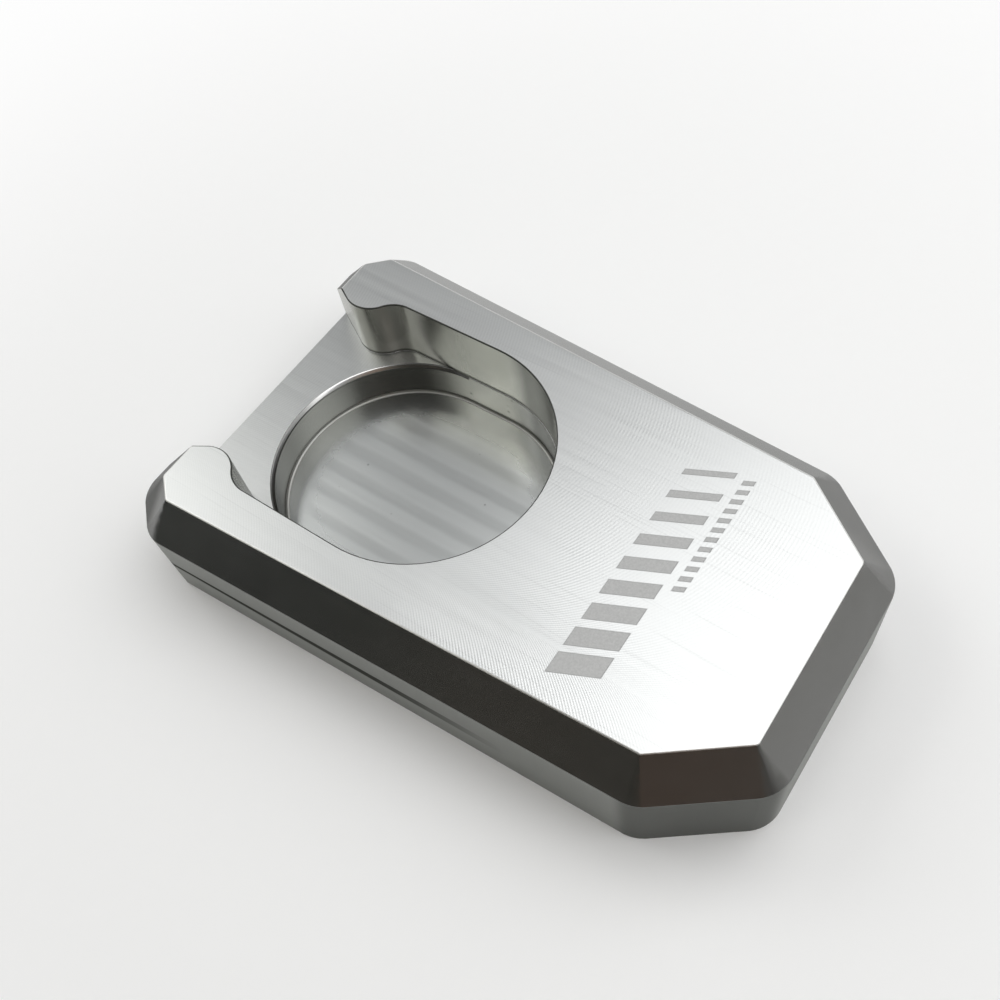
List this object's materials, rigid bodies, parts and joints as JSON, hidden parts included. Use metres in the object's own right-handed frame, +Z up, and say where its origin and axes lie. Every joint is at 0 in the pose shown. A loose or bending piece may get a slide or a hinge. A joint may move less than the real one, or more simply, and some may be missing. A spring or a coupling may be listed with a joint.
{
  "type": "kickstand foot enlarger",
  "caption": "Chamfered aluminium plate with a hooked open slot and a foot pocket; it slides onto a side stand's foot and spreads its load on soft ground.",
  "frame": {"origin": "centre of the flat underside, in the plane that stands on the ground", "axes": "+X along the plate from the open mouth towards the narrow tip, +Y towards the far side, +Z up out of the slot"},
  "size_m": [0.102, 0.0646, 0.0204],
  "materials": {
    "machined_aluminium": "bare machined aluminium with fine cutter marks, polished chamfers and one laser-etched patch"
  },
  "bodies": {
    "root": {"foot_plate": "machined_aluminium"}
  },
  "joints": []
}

Exercise: Reproduce the data shown above exactly.

Complete response:
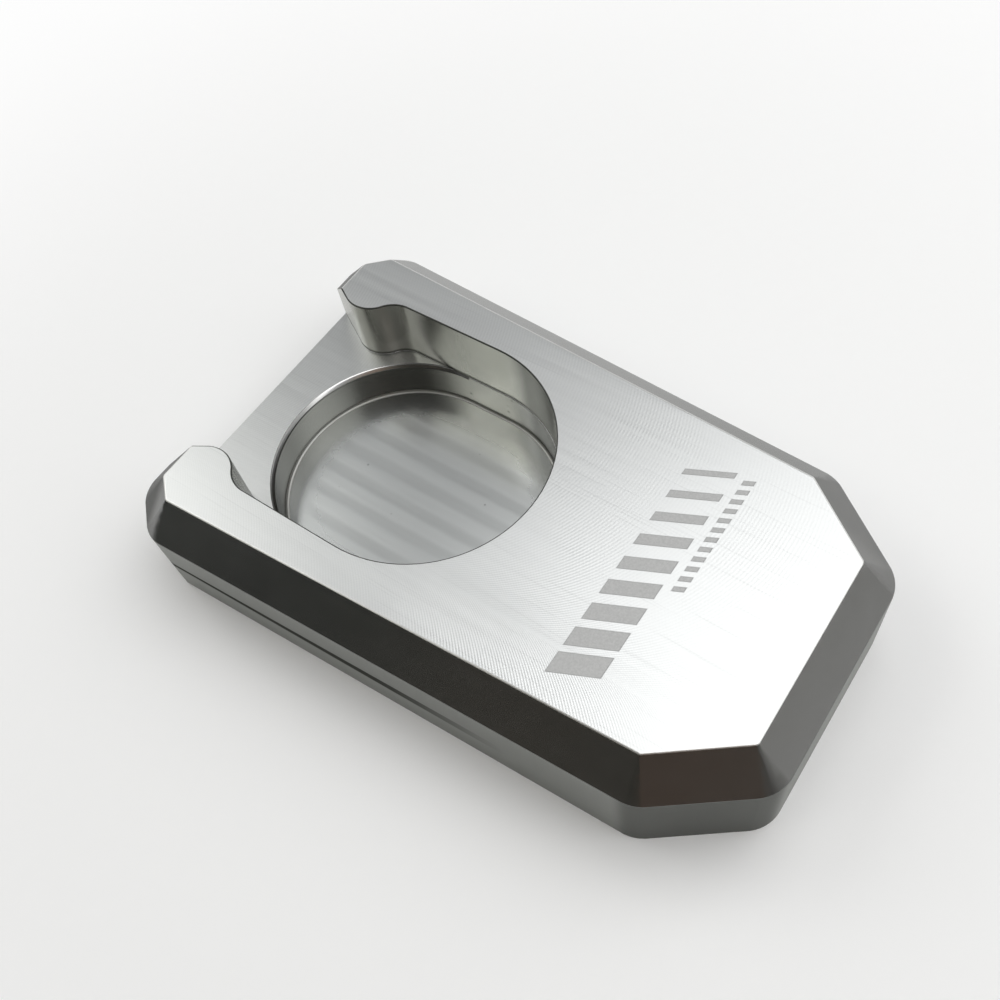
List this object's materials, rigid bodies, parts and joints as JSON, hidden parts included. Use metres in the object's own right-handed frame, +Z up, and say where its origin and axes lie. Every joint is at 0 in the pose shown. A loose or bending piece may get a slide or a hinge. A joint may move less than the real one, or more simply, and some may be missing. A spring or a coupling may be listed with a joint.
{
  "type": "kickstand foot enlarger",
  "caption": "Chamfered aluminium plate with a hooked open slot and a foot pocket; it slides onto a side stand's foot and spreads its load on soft ground.",
  "frame": {"origin": "centre of the flat underside, in the plane that stands on the ground", "axes": "+X along the plate from the open mouth towards the narrow tip, +Y towards the far side, +Z up out of the slot"},
  "size_m": [0.102, 0.0646, 0.0204],
  "materials": {
    "machined_aluminium": "bare machined aluminium with fine cutter marks, polished chamfers and one laser-etched patch"
  },
  "bodies": {
    "root": {"foot_plate": "machined_aluminium"}
  },
  "joints": []
}